_WHAT IS ASKED_
Print the entire listing. Each line must match the original exactly.

** Begin DATASET CONTENT **

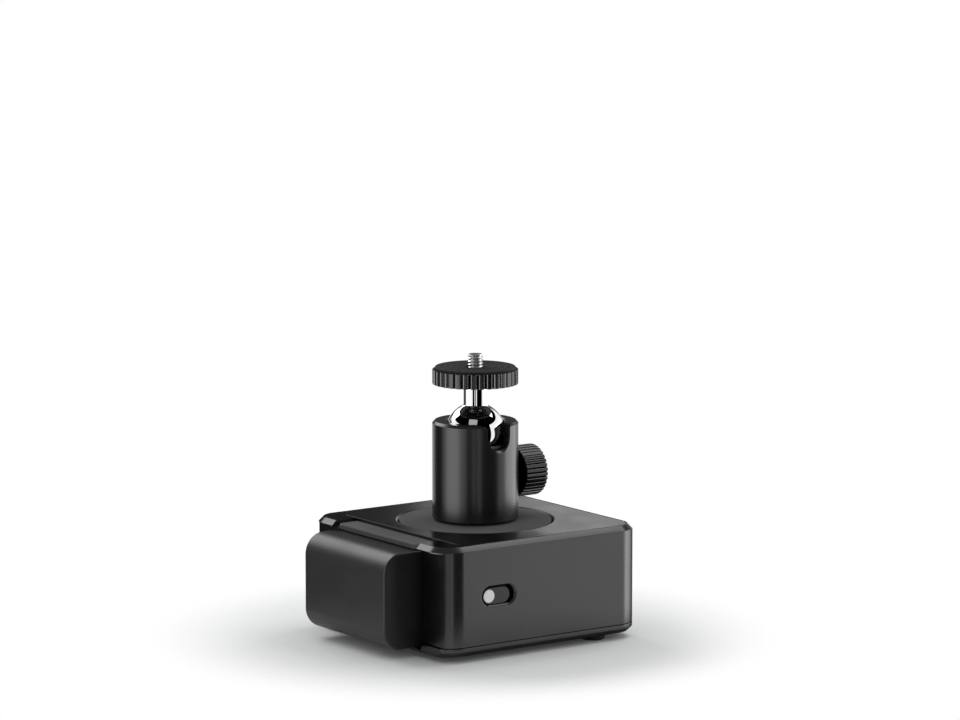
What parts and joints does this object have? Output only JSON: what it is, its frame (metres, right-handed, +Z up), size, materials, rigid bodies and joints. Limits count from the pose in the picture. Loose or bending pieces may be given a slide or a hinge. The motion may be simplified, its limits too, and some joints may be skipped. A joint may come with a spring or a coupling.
{
  "type": "remote pan tilt head",
  "caption": "Low motorised pan head with a clip-in side battery, carrying a small ball head with a side lock knob, a drop notch and a round camera platform.",
  "frame": {"origin": "centre of the overall plan box on the floor under the feet", "axes": "+Z up along the pan axis, +X to the right of the front face towards the lock knob, +Y to the back; the battery hangs on the -X side"},
  "size_m": [0.1114, 0.0948, 0.1134],
  "materials": {
    "anodised": "satin black anodised, fine bead-blasted",
    "column": "semi-gloss black anodised, turned",
    "plain_aluminium": "machined, plain",
    "chrome": "mirror",
    "steel": "turned",
    "brass": "machined",
    "black_plastic": "finely textured",
    "white_plastic": "smooth, lets light through",
    "nylon": "smooth",
    "rubber": "matt",
    "board": "solder resist",
    "can": "pressed sheet",
    "lead": "soft wire jacket"
  },
  "bodies": {
    "base": {"housing": "anodised", "top_cover": "anodised", "base_plate": "anodised", "tripod_insert": "steel", "battery_dock": "black_plastic", "latch_spring": "steel", "main_board": "board", "radio_module": "can", "driver_chip": "black_plastic", "slide_switch": "black_plastic", "drive_frame": "plain_aluminium", "bearing_tower": "plain_aluminium", "upper_bearing": "steel", "lower_bearing": "steel", "battery_lead": "lead", "motor_lead": "lead", "foot_1": "rubber", "foot_2": "rubber", "foot_3": "rubber", "foot_4": "rubber", "base_screw_1": "steel", "base_screw_2": "steel", "base_screw_3": "steel", "base_screw_4": "steel", "frame_pillar_1": "plain_aluminium", "frame_pillar_2": "plain_aluminium", "frame_pillar_3": "plain_aluminium", "frame_pillar_4": "plain_aluminium", "frame_screw_1": "steel", "frame_screw_2": "steel", "frame_screw_3": "steel", "frame_screw_4": "steel", "battery_terminal_1": "brass", "battery_terminal_2": "brass", "battery_terminal_3": "brass", "motor": "can", "gearbox": "steel"},
    "turning_head": {"turntable": "anodised", "main_shaft": "steel", "main_gear": "brass", "shaft_nut": "steel", "head_washer": "rubber", "head_stud": "steel", "ball_head_body": "column", "body_plug": "plain_aluminium", "ball_cup": "nylon"},
    "pinion": {"motor_pinion": "brass"},
    "liner": {"ball_liner": "nylon"},
    "ball": {"ball_stem": "chrome"},
    "platform": {"camera_platform": "anodised", "platform_pad": "rubber", "camera_stud": "steel"},
    "brake": {"brake_pin": "steel"},
    "knob": {"lock_knob": "anodised", "lock_screw": "steel"},
    "latch": {"latch_bar": "anodised"},
    "battery_pack": {"battery": "black_plastic"},
    "switch_slider": {"power_slider": "black_plastic", "status_lens": "white_plastic"}
  },
  "joints": [
    {"name": "pan", "type": "hinge", "parent": "base", "child": "turning_head", "pos_m": [0.0073, 0.00065, 0.0462], "axis": [0, 0, 1], "continuous": true},
    {"name": "pinion_spin", "type": "hinge", "parent": "base", "child": "pinion", "pos_m": [0.02996, 0.02331, 0.0385], "axis": [0, 0, 1], "continuous": true},
    {"name": "side_tilt", "type": "hinge", "parent": "turning_head", "child": "liner", "pos_m": [0.0073, 0.00065, 0.0816], "axis": [0, 1, 0], "range_deg": [-30, 30]},
    {"name": "drop_tilt", "type": "hinge", "parent": "liner", "child": "ball", "pos_m": [0.0073, 0.00065, 0.0816], "axis": [1, 0, 0], "range_deg": [-30, 90]},
    {"name": "platform_spin", "type": "hinge", "parent": "ball", "child": "platform", "pos_m": [0.0073, 0.00065, 0.1044], "axis": [0, 0, 1], "continuous": true},
    {"name": "lock_press", "type": "slide", "parent": "turning_head", "child": "brake", "axis": [1, 0, 0], "range_m": [0, 0.001]},
    {"name": "lock_turn", "type": "hinge", "parent": "brake", "child": "knob", "pos_m": [0.0309, 0.00065, 0.0637], "axis": [1, 0, 0], "range_deg": [0, 360]},
    {"name": "latch_slide", "type": "slide", "parent": "base", "child": "latch", "axis": [0, -1, 0], "range_m": [0, 0.0025], "stiffness_N_per_m": 400, "deforming": ["latch_spring"]},
    {"name": "battery_out", "type": "slide", "parent": "base", "child": "battery_pack", "axis": [-1, 0, 0], "range_m": [0, 0.012]},
    {"name": "power_slide", "type": "slide", "parent": "base", "child": "switch_slider", "axis": [1, 0, 0], "range_m": [0, 0.002]}
  ],
  "couplings": [
    {"joint": "pinion_spin", "follows": "pan", "ratio": -4},
    {"joint": "lock_turn", "follows": "lock_press", "rad_per_m": 6283.2}
  ]
}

** End DATASET CONTENT **

_EXERCISE SOLUTION_
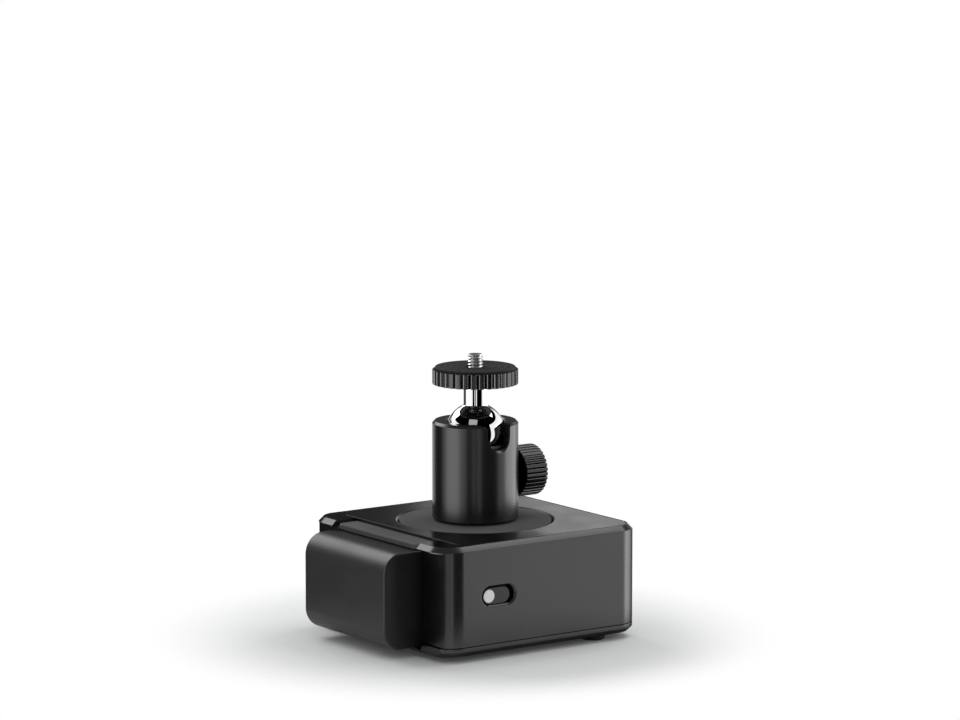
What parts and joints does this object have? Output only JSON: what it is, its frame (metres, right-handed, +Z up), size, materials, rigid bodies and joints. Limits count from the pose in the picture. Loose or bending pieces may be given a slide or a hinge. The motion may be simplified, its limits too, and some joints may be skipped. A joint may come with a spring or a coupling.
{
  "type": "remote pan tilt head",
  "caption": "Low motorised pan head with a clip-in side battery, carrying a small ball head with a side lock knob, a drop notch and a round camera platform.",
  "frame": {"origin": "centre of the overall plan box on the floor under the feet", "axes": "+Z up along the pan axis, +X to the right of the front face towards the lock knob, +Y to the back; the battery hangs on the -X side"},
  "size_m": [0.1114, 0.0948, 0.1134],
  "materials": {
    "anodised": "satin black anodised, fine bead-blasted",
    "column": "semi-gloss black anodised, turned",
    "plain_aluminium": "machined, plain",
    "chrome": "mirror",
    "steel": "turned",
    "brass": "machined",
    "black_plastic": "finely textured",
    "white_plastic": "smooth, lets light through",
    "nylon": "smooth",
    "rubber": "matt",
    "board": "solder resist",
    "can": "pressed sheet",
    "lead": "soft wire jacket"
  },
  "bodies": {
    "base": {"housing": "anodised", "top_cover": "anodised", "base_plate": "anodised", "tripod_insert": "steel", "battery_dock": "black_plastic", "latch_spring": "steel", "main_board": "board", "radio_module": "can", "driver_chip": "black_plastic", "slide_switch": "black_plastic", "drive_frame": "plain_aluminium", "bearing_tower": "plain_aluminium", "upper_bearing": "steel", "lower_bearing": "steel", "battery_lead": "lead", "motor_lead": "lead", "foot_1": "rubber", "foot_2": "rubber", "foot_3": "rubber", "foot_4": "rubber", "base_screw_1": "steel", "base_screw_2": "steel", "base_screw_3": "steel", "base_screw_4": "steel", "frame_pillar_1": "plain_aluminium", "frame_pillar_2": "plain_aluminium", "frame_pillar_3": "plain_aluminium", "frame_pillar_4": "plain_aluminium", "frame_screw_1": "steel", "frame_screw_2": "steel", "frame_screw_3": "steel", "frame_screw_4": "steel", "battery_terminal_1": "brass", "battery_terminal_2": "brass", "battery_terminal_3": "brass", "motor": "can", "gearbox": "steel"},
    "turning_head": {"turntable": "anodised", "main_shaft": "steel", "main_gear": "brass", "shaft_nut": "steel", "head_washer": "rubber", "head_stud": "steel", "ball_head_body": "column", "body_plug": "plain_aluminium", "ball_cup": "nylon"},
    "pinion": {"motor_pinion": "brass"},
    "liner": {"ball_liner": "nylon"},
    "ball": {"ball_stem": "chrome"},
    "platform": {"camera_platform": "anodised", "platform_pad": "rubber", "camera_stud": "steel"},
    "brake": {"brake_pin": "steel"},
    "knob": {"lock_knob": "anodised", "lock_screw": "steel"},
    "latch": {"latch_bar": "anodised"},
    "battery_pack": {"battery": "black_plastic"},
    "switch_slider": {"power_slider": "black_plastic", "status_lens": "white_plastic"}
  },
  "joints": [
    {"name": "pan", "type": "hinge", "parent": "base", "child": "turning_head", "pos_m": [0.0073, 0.00065, 0.0462], "axis": [0, 0, 1], "continuous": true},
    {"name": "pinion_spin", "type": "hinge", "parent": "base", "child": "pinion", "pos_m": [0.02996, 0.02331, 0.0385], "axis": [0, 0, 1], "continuous": true},
    {"name": "side_tilt", "type": "hinge", "parent": "turning_head", "child": "liner", "pos_m": [0.0073, 0.00065, 0.0816], "axis": [0, 1, 0], "range_deg": [-30, 30]},
    {"name": "drop_tilt", "type": "hinge", "parent": "liner", "child": "ball", "pos_m": [0.0073, 0.00065, 0.0816], "axis": [1, 0, 0], "range_deg": [-30, 90]},
    {"name": "platform_spin", "type": "hinge", "parent": "ball", "child": "platform", "pos_m": [0.0073, 0.00065, 0.1044], "axis": [0, 0, 1], "continuous": true},
    {"name": "lock_press", "type": "slide", "parent": "turning_head", "child": "brake", "axis": [1, 0, 0], "range_m": [0, 0.001]},
    {"name": "lock_turn", "type": "hinge", "parent": "brake", "child": "knob", "pos_m": [0.0309, 0.00065, 0.0637], "axis": [1, 0, 0], "range_deg": [0, 360]},
    {"name": "latch_slide", "type": "slide", "parent": "base", "child": "latch", "axis": [0, -1, 0], "range_m": [0, 0.0025], "stiffness_N_per_m": 400, "deforming": ["latch_spring"]},
    {"name": "battery_out", "type": "slide", "parent": "base", "child": "battery_pack", "axis": [-1, 0, 0], "range_m": [0, 0.012]},
    {"name": "power_slide", "type": "slide", "parent": "base", "child": "switch_slider", "axis": [1, 0, 0], "range_m": [0, 0.002]}
  ],
  "couplings": [
    {"joint": "pinion_spin", "follows": "pan", "ratio": -4},
    {"joint": "lock_turn", "follows": "lock_press", "rad_per_m": 6283.2}
  ]
}